▶ Material for this exercise

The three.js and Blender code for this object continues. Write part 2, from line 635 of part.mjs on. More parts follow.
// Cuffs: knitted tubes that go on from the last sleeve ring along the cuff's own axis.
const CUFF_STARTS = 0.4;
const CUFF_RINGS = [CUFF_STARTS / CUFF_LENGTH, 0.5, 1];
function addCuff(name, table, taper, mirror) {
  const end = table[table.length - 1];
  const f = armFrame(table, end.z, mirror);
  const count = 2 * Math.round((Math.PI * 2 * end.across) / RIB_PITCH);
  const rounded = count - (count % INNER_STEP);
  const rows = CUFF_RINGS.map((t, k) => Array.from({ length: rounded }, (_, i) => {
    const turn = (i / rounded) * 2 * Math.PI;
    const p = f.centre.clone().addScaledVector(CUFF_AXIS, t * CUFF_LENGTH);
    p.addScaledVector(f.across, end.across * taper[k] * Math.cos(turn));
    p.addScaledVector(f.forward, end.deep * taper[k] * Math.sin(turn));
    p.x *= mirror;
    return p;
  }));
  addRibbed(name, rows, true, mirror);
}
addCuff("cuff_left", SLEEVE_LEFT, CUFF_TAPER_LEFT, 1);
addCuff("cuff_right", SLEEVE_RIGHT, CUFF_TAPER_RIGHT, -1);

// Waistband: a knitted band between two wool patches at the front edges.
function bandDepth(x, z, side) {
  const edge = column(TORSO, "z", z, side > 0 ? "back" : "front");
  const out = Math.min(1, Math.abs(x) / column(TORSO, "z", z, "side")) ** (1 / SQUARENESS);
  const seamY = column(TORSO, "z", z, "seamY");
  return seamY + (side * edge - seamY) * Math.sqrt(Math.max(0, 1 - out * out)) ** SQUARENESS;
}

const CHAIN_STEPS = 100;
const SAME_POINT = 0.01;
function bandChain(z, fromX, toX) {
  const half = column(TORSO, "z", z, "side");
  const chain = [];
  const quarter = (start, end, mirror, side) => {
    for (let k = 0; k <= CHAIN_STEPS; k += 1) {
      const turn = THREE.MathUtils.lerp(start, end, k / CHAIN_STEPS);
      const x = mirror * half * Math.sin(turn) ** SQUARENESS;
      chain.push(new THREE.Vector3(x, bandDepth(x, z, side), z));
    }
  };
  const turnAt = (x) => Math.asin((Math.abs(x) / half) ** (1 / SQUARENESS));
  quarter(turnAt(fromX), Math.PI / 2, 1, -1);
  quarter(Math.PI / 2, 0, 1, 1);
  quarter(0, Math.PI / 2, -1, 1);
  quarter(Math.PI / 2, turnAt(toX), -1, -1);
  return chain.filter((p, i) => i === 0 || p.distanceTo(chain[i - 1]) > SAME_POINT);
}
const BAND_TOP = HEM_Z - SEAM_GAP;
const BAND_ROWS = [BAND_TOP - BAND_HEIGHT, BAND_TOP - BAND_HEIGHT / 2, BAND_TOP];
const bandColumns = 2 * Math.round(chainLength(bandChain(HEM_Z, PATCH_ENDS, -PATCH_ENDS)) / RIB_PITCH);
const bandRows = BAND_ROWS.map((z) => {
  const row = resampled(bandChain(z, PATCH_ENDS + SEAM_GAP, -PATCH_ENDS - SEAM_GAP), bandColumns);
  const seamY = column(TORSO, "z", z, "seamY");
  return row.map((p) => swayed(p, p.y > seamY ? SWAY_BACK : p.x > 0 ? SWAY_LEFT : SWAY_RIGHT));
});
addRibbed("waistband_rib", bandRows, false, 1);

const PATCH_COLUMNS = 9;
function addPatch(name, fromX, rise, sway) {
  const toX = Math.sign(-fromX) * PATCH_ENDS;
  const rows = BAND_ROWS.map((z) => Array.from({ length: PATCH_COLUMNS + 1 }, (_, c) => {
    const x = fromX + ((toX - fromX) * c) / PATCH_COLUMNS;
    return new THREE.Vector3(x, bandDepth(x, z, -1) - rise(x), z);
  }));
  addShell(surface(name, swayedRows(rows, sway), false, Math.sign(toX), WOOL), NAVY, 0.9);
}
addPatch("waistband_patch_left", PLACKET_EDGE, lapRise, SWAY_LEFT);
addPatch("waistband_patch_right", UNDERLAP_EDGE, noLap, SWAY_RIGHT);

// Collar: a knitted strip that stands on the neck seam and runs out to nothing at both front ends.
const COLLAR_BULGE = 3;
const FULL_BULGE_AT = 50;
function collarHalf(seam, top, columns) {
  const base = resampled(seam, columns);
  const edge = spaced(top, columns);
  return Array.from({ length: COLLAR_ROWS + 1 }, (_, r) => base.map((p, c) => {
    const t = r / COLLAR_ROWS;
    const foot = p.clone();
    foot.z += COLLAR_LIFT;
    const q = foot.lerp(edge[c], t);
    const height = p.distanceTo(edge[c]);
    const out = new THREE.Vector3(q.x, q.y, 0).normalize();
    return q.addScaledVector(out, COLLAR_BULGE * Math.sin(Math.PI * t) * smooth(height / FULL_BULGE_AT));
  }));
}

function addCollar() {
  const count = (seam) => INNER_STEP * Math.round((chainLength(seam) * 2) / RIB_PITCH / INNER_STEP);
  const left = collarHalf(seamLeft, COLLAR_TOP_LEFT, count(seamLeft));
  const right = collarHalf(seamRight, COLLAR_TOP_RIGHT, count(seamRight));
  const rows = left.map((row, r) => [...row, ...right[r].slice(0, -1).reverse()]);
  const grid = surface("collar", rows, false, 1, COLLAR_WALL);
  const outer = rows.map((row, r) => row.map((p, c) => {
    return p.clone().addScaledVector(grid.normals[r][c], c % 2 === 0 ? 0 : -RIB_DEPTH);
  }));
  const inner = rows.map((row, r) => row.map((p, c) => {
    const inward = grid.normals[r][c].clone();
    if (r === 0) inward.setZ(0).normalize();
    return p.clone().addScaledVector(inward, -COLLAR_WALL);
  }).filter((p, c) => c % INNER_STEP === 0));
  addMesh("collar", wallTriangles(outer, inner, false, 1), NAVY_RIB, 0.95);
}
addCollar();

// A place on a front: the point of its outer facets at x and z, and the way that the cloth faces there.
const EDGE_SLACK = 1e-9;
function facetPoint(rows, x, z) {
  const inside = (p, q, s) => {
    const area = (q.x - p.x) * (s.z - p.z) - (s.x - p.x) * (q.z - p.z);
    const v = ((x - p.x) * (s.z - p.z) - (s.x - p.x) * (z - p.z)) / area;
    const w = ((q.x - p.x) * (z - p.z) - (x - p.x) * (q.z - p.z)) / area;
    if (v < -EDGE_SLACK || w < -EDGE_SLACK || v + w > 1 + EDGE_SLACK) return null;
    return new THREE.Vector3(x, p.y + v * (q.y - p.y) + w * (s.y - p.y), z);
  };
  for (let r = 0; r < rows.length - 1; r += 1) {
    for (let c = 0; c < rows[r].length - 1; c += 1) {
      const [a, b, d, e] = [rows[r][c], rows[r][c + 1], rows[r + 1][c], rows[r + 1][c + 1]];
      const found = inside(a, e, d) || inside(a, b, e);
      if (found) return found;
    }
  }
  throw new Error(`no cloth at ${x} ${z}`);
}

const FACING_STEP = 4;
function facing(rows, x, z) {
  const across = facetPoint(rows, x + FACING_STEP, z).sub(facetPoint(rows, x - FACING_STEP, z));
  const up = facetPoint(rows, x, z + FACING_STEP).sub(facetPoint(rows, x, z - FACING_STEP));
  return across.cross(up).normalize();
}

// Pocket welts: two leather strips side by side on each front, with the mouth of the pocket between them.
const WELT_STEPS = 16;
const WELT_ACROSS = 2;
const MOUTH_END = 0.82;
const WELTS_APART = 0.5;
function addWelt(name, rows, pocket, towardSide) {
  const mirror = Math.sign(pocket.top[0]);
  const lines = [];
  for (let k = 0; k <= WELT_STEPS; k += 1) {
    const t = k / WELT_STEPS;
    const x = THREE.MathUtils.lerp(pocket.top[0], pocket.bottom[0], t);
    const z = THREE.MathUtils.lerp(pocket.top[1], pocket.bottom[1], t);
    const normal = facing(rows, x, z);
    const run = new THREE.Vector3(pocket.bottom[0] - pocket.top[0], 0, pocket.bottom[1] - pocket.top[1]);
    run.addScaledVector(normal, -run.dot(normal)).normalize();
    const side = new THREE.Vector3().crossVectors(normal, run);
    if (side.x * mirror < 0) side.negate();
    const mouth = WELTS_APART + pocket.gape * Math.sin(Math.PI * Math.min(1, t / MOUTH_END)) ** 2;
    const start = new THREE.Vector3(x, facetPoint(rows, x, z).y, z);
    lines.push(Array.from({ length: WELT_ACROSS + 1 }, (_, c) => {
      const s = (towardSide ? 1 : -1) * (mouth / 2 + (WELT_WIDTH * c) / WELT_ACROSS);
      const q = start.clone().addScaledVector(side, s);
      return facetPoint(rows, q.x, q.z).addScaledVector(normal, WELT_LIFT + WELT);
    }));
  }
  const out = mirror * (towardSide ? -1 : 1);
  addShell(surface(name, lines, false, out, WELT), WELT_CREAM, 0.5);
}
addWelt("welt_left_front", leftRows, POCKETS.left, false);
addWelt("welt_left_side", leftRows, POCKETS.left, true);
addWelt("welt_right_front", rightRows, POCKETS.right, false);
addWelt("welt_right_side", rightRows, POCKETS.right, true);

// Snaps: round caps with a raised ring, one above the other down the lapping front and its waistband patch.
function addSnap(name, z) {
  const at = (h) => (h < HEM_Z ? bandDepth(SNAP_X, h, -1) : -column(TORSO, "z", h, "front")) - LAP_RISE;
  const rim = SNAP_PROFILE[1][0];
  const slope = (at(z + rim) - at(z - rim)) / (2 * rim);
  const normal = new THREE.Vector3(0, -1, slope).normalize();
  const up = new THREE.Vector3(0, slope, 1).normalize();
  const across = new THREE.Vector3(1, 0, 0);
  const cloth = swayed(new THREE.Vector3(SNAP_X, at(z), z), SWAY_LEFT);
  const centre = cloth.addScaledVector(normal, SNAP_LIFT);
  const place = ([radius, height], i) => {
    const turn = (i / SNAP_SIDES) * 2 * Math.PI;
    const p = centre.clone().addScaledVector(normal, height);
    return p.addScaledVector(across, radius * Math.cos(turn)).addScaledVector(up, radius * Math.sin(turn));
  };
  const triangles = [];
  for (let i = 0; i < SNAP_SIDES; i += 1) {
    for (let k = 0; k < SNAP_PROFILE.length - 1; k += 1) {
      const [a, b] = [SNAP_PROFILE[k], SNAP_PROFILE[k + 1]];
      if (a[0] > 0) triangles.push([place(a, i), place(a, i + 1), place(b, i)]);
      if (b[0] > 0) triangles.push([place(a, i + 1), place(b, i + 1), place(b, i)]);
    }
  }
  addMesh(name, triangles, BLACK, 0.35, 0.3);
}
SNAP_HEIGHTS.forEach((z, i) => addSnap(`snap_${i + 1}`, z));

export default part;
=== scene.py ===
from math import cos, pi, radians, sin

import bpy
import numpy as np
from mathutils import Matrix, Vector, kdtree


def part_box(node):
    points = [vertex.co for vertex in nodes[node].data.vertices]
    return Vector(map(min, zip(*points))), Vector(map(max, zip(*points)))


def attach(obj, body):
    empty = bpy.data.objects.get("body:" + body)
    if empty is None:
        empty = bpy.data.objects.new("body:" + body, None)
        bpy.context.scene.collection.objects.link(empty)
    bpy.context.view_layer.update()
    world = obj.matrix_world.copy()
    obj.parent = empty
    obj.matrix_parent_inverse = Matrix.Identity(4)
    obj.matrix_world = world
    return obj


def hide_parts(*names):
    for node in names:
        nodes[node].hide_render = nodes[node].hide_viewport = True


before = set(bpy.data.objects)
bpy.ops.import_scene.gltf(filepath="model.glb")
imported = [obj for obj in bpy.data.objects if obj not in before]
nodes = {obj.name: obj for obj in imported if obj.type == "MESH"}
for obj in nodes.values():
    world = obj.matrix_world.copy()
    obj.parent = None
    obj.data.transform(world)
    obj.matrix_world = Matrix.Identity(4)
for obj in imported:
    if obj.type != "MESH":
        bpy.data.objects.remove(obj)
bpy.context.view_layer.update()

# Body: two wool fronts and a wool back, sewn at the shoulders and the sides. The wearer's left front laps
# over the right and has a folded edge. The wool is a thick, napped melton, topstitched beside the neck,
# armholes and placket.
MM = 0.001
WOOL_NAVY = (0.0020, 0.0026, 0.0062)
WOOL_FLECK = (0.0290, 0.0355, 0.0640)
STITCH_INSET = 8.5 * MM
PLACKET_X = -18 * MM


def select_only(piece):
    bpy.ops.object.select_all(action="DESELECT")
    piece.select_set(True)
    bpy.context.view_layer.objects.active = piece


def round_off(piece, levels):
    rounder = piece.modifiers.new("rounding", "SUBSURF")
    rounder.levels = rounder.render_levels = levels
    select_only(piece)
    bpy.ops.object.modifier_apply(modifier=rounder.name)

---

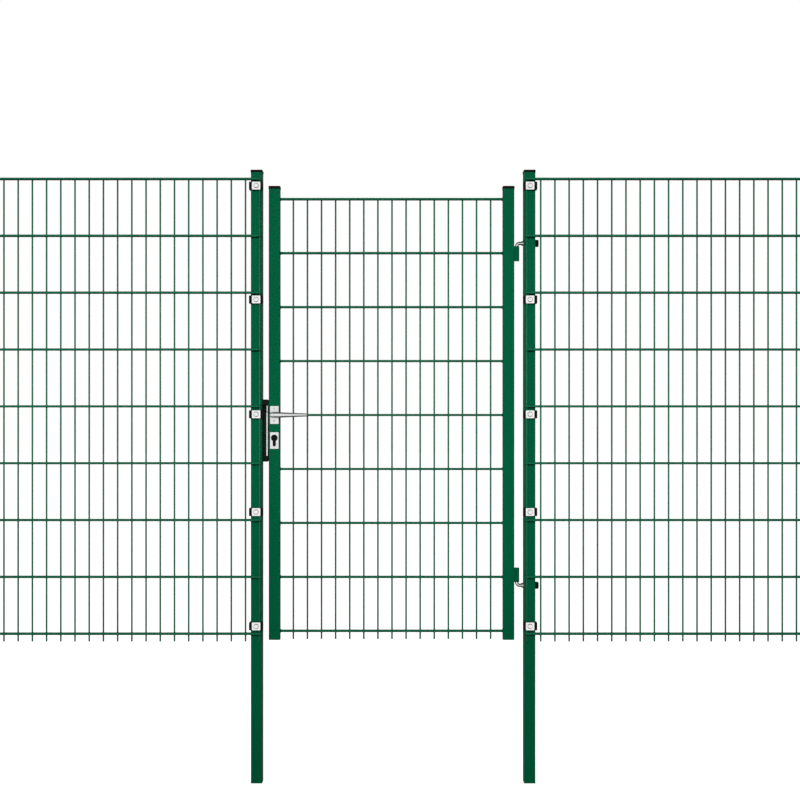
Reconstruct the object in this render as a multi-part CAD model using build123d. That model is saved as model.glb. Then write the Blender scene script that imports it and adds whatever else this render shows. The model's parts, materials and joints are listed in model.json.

▶ Exercise brief
Exactly the lines from the line that has "addMesh(name, triangles, BLACK, 0.35, 0.3);" through the line that has "imported = [obj" are to be repeated, both included, with nothing added.

▶ Exercise solution
  addMesh(name, triangles, BLACK, 0.35, 0.3);
}
SNAP_HEIGHTS.forEach((z, i) => addSnap(`snap_${i + 1}`, z));

export default part;
=== scene.py ===
from math import cos, pi, radians, sin

import bpy
import numpy as np
from mathutils import Matrix, Vector, kdtree


def part_box(node):
    points = [vertex.co for vertex in nodes[node].data.vertices]
    return Vector(map(min, zip(*points))), Vector(map(max, zip(*points)))


def attach(obj, body):
    empty = bpy.data.objects.get("body:" + body)
    if empty is None:
        empty = bpy.data.objects.new("body:" + body, None)
        bpy.context.scene.collection.objects.link(empty)
    bpy.context.view_layer.update()
    world = obj.matrix_world.copy()
    obj.parent = empty
    obj.matrix_parent_inverse = Matrix.Identity(4)
    obj.matrix_world = world
    return obj


def hide_parts(*names):
    for node in names:
        nodes[node].hide_render = nodes[node].hide_viewport = True


before = set(bpy.data.objects)
bpy.ops.import_scene.gltf(filepath="model.glb")
imported = [obj for obj in bpy.data.objects if obj not in before]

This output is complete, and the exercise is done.